→ **Goal**:
Repeat the lines below exactly as written, please, from the line with "Turn this picture" to the line with "ledge_step = 0.09; // [0.05:0.01:0.3]", both lines included, and no others.

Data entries
================================

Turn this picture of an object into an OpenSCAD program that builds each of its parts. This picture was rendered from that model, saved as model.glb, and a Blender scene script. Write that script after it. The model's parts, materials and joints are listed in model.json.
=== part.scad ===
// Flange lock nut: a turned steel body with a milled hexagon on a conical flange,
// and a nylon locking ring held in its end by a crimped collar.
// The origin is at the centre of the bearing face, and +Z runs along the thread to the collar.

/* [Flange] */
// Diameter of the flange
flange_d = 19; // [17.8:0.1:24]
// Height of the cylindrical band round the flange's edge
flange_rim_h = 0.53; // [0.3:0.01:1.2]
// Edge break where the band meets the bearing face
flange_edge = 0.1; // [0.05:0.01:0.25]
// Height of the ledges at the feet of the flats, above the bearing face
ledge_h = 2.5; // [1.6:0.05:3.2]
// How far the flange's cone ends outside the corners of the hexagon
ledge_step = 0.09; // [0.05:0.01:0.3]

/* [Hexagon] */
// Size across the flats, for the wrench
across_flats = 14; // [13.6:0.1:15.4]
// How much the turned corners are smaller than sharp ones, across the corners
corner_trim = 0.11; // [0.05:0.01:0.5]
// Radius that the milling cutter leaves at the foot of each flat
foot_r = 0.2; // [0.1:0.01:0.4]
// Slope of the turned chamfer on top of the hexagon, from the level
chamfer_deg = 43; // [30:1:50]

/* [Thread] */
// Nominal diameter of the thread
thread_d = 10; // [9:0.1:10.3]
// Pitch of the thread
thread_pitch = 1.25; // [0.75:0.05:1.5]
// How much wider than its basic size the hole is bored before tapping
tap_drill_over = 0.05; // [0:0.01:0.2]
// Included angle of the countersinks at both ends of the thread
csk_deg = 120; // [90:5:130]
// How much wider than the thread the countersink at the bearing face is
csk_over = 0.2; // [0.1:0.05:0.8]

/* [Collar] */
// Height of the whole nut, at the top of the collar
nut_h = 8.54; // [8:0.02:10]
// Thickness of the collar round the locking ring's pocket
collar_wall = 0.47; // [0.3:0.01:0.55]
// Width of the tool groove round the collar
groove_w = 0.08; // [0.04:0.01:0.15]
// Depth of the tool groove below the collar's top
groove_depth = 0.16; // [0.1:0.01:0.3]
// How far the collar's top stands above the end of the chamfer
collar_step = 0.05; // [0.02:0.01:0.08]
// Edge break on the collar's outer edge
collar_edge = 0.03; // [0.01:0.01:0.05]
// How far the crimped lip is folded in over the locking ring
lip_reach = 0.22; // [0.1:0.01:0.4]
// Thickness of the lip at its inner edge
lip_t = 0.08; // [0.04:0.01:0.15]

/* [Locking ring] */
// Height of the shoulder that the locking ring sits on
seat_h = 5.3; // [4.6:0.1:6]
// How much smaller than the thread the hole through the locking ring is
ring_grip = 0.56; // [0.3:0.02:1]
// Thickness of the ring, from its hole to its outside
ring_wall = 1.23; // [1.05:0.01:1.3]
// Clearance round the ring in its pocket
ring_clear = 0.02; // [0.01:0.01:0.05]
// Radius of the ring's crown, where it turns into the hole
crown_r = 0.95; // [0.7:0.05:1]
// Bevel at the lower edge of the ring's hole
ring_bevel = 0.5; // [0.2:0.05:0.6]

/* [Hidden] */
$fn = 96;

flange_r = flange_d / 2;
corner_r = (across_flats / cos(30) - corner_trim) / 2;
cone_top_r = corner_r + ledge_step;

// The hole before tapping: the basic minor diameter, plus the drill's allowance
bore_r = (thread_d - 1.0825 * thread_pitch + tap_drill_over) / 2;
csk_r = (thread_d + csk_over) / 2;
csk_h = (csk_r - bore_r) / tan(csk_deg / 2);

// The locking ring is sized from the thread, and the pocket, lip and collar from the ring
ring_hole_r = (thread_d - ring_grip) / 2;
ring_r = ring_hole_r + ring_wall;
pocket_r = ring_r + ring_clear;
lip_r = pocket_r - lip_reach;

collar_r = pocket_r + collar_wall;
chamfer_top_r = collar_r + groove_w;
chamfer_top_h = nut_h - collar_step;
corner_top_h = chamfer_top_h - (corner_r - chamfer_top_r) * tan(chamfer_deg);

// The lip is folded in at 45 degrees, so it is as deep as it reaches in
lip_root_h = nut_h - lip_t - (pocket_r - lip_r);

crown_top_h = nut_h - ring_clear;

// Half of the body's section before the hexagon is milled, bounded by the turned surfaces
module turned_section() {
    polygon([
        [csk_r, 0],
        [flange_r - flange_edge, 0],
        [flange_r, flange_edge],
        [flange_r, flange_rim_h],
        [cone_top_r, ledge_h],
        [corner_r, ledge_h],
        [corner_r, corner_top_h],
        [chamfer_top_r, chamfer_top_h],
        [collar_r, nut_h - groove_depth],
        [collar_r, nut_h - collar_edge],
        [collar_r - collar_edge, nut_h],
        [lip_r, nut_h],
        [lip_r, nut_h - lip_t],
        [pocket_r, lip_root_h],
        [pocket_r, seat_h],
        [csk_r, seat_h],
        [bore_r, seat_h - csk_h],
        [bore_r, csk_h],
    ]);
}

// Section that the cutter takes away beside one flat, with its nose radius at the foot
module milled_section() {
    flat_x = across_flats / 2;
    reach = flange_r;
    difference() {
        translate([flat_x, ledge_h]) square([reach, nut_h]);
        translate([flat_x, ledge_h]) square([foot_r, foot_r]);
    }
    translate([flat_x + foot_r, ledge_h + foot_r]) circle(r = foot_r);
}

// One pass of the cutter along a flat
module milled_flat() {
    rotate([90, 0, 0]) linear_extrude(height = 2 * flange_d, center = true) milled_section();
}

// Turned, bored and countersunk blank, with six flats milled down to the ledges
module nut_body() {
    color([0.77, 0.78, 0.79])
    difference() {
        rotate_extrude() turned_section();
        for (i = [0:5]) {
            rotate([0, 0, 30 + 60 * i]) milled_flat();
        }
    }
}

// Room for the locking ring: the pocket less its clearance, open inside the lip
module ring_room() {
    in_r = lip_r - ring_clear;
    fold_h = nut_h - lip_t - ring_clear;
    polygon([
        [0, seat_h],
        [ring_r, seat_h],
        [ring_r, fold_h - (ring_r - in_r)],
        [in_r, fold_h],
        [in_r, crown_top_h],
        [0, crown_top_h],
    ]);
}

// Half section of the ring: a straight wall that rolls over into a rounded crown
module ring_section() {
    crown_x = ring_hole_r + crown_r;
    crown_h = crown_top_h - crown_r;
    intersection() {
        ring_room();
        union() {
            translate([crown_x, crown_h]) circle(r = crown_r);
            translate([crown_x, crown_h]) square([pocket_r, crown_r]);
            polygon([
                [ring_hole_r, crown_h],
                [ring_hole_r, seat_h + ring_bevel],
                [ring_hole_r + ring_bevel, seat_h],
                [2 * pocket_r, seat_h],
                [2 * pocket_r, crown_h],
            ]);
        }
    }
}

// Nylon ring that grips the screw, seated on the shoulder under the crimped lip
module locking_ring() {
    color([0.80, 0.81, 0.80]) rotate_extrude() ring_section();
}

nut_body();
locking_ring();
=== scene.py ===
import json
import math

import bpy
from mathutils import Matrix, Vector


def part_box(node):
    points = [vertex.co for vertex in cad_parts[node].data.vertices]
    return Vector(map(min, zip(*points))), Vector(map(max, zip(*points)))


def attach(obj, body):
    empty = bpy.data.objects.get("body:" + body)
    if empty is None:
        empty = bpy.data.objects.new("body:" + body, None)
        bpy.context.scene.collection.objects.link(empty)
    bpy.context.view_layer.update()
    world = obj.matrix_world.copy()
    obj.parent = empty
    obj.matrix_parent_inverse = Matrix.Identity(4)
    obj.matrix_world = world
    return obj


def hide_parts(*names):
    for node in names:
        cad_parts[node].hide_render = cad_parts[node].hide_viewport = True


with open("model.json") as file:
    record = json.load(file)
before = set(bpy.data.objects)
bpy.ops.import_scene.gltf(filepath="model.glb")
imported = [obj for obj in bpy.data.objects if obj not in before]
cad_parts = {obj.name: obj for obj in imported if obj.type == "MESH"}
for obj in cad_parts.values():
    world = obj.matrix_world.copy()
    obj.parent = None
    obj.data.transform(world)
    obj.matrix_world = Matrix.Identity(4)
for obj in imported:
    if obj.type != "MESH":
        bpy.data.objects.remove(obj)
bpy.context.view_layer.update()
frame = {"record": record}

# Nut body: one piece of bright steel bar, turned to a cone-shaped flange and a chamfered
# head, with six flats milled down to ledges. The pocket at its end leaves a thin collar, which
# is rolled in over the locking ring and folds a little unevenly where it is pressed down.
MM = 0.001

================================

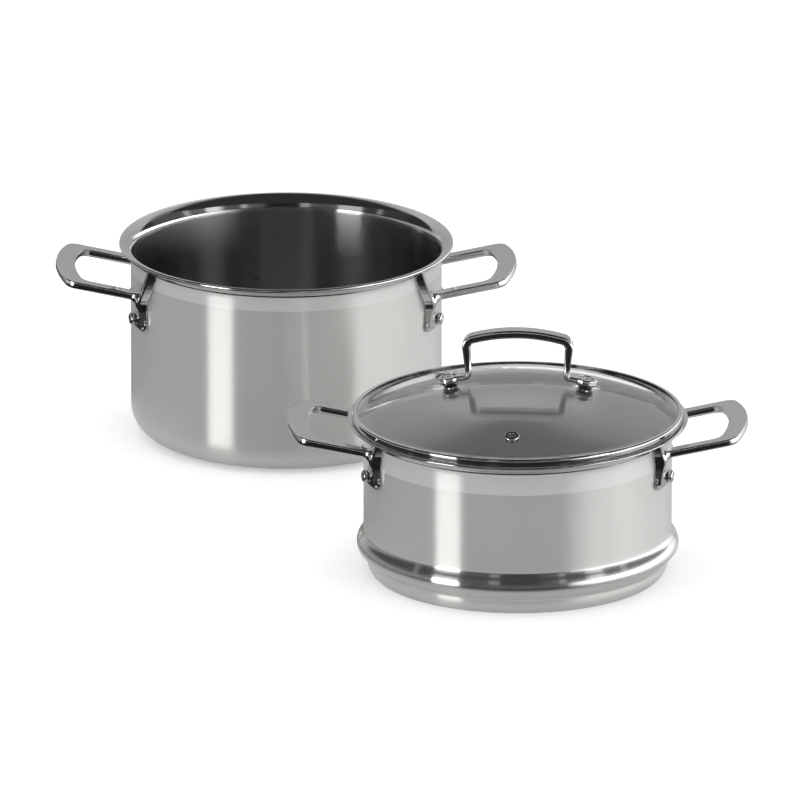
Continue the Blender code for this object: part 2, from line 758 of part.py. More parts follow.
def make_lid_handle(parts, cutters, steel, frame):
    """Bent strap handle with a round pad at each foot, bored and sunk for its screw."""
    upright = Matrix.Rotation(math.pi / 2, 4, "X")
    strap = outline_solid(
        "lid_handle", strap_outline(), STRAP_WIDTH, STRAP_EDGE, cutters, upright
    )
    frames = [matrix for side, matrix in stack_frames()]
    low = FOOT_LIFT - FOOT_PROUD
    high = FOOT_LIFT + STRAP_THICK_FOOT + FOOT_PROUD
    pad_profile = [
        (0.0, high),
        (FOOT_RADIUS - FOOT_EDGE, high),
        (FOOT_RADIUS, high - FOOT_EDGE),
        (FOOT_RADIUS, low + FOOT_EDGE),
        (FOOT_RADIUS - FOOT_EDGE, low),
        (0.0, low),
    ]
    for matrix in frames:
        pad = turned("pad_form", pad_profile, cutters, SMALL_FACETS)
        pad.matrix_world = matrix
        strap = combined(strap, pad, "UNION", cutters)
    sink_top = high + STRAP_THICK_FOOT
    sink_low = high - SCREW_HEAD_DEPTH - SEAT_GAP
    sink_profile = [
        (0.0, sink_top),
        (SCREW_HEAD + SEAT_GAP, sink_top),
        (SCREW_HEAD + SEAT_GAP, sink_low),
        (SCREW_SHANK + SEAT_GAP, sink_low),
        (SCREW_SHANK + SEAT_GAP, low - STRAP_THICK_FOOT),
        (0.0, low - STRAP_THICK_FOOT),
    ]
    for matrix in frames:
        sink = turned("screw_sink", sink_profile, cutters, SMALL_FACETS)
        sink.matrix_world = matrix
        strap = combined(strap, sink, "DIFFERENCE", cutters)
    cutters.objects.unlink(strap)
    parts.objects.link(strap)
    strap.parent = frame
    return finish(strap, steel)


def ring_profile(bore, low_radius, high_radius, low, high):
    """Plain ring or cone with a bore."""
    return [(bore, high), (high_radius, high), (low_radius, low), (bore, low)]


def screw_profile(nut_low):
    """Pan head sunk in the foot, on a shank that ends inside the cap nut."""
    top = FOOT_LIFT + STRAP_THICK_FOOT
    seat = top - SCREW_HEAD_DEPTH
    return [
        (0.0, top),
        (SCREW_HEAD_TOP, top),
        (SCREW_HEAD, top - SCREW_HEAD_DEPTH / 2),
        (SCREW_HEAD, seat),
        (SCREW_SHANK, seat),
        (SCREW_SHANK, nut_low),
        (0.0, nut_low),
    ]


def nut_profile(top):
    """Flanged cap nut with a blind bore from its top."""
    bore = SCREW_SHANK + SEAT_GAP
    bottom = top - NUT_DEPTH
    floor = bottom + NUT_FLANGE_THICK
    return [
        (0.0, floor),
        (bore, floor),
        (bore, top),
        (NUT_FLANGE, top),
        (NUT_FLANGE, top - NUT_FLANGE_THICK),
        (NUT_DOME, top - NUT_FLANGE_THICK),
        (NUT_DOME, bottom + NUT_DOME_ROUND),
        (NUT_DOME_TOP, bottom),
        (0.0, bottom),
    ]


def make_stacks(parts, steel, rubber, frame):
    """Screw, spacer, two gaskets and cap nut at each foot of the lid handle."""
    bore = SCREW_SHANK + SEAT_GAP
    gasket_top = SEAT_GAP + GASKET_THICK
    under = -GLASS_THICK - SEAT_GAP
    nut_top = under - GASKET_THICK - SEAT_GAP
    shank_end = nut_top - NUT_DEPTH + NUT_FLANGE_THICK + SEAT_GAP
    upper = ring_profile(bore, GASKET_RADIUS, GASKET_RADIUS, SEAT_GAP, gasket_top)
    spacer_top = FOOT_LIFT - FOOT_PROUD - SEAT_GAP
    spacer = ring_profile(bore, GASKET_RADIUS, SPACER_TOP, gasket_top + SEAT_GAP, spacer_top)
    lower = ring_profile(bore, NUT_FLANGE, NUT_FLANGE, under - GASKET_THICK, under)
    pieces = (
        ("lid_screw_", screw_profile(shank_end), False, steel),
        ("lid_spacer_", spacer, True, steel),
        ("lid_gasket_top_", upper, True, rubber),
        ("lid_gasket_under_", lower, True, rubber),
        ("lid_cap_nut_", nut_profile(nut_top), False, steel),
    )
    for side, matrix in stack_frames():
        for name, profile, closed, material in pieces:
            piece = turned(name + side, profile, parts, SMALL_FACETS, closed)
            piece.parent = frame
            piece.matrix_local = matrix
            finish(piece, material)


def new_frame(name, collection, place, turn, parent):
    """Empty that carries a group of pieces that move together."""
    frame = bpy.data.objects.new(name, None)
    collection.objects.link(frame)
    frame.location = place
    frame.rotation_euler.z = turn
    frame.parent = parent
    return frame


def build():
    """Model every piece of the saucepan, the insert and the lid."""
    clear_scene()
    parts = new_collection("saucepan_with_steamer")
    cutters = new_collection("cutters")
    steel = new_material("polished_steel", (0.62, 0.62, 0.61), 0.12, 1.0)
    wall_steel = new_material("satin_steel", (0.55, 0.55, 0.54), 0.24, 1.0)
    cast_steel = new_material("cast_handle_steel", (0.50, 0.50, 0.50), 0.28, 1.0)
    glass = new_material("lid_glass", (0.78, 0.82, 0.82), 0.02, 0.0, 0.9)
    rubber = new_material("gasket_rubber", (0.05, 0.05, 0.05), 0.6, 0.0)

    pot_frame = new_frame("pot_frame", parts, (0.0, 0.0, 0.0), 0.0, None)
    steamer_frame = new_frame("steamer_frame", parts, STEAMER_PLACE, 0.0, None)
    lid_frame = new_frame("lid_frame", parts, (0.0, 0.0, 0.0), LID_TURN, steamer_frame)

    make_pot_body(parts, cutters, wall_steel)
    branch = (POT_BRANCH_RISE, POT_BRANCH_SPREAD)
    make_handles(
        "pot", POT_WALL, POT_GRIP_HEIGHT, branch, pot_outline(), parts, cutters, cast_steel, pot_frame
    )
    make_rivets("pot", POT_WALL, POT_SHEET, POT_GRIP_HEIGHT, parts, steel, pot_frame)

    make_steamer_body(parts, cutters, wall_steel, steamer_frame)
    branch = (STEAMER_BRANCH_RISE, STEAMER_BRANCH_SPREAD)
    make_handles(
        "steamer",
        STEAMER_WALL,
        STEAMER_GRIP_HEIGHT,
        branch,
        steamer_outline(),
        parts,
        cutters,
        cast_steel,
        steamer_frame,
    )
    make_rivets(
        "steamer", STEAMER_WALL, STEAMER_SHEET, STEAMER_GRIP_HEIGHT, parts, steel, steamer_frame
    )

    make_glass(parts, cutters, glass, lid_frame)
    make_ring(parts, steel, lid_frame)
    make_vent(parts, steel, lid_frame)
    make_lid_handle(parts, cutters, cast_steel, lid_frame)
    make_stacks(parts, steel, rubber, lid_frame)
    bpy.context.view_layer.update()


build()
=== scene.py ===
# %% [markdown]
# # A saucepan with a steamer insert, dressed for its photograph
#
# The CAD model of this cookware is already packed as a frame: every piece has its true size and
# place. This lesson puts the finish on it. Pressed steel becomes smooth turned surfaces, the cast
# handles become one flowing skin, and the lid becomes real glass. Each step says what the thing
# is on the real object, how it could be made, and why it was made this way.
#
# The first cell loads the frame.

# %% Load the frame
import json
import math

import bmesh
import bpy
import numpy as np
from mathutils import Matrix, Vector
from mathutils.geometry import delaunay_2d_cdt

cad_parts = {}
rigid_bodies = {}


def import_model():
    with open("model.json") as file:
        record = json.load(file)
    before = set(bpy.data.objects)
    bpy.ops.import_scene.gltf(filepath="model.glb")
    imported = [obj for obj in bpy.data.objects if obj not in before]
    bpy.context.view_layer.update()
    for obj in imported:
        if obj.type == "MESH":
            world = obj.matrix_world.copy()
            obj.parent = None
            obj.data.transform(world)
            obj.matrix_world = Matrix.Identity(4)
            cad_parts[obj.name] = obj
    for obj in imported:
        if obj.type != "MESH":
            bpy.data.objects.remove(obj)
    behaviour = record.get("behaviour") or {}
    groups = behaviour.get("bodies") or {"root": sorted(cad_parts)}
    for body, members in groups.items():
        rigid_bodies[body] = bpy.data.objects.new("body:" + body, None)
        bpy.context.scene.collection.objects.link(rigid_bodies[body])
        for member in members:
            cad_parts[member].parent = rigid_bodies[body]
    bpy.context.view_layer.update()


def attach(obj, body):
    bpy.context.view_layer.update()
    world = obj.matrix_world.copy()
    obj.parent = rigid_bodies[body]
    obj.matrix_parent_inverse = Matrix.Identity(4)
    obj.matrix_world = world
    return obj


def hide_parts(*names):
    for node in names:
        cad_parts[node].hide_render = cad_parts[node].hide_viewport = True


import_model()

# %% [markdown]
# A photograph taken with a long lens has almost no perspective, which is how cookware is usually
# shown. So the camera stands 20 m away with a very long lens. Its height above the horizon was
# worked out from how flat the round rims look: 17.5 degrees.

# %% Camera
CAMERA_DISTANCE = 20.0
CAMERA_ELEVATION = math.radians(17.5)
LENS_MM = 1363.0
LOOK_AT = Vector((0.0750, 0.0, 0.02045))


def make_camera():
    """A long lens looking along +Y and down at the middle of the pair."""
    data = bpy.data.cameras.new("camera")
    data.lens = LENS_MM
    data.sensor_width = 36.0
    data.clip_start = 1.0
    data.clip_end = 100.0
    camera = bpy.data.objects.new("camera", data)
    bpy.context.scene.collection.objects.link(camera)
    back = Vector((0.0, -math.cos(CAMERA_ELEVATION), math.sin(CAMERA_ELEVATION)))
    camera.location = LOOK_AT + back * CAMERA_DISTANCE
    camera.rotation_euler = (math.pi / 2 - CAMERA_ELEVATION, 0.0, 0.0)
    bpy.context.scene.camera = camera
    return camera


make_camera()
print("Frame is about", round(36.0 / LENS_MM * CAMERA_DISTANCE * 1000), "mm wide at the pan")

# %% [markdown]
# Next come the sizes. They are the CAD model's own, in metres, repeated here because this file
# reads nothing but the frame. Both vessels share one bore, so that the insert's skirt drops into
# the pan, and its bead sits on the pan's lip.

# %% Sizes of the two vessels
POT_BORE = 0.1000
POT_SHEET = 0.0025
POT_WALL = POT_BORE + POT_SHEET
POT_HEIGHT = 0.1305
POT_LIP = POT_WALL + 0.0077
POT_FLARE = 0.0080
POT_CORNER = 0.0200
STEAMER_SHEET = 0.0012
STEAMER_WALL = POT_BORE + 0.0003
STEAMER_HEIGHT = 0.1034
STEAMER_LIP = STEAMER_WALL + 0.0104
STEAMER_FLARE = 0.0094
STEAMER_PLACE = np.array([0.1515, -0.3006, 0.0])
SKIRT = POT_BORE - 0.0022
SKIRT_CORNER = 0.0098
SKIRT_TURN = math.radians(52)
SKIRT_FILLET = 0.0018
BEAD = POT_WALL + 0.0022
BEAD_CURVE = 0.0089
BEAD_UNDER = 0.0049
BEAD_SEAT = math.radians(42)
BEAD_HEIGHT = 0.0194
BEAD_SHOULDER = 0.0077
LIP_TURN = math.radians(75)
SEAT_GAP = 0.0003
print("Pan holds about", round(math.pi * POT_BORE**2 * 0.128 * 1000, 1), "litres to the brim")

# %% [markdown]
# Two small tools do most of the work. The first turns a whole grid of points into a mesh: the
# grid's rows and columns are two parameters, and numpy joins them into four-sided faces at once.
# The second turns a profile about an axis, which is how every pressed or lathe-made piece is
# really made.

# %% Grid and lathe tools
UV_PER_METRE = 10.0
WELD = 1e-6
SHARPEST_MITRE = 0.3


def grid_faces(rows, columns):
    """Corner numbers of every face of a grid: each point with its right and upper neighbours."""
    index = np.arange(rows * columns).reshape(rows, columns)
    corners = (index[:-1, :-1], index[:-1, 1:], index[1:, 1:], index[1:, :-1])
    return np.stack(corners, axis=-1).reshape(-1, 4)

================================

→ **Response to this exercise**:
Turn this picture of an object into an OpenSCAD program that builds each of its parts. This picture was rendered from that model, saved as model.glb, and a Blender scene script. Write that script after it. The model's parts, materials and joints are listed in model.json.
=== part.scad ===
// Flange lock nut: a turned steel body with a milled hexagon on a conical flange,
// and a nylon locking ring held in its end by a crimped collar.
// The origin is at the centre of the bearing face, and +Z runs along the thread to the collar.

/* [Flange] */
// Diameter of the flange
flange_d = 19; // [17.8:0.1:24]
// Height of the cylindrical band round the flange's edge
flange_rim_h = 0.53; // [0.3:0.01:1.2]
// Edge break where the band meets the bearing face
flange_edge = 0.1; // [0.05:0.01:0.25]
// Height of the ledges at the feet of the flats, above the bearing face
ledge_h = 2.5; // [1.6:0.05:3.2]
// How far the flange's cone ends outside the corners of the hexagon
ledge_step = 0.09; // [0.05:0.01:0.3]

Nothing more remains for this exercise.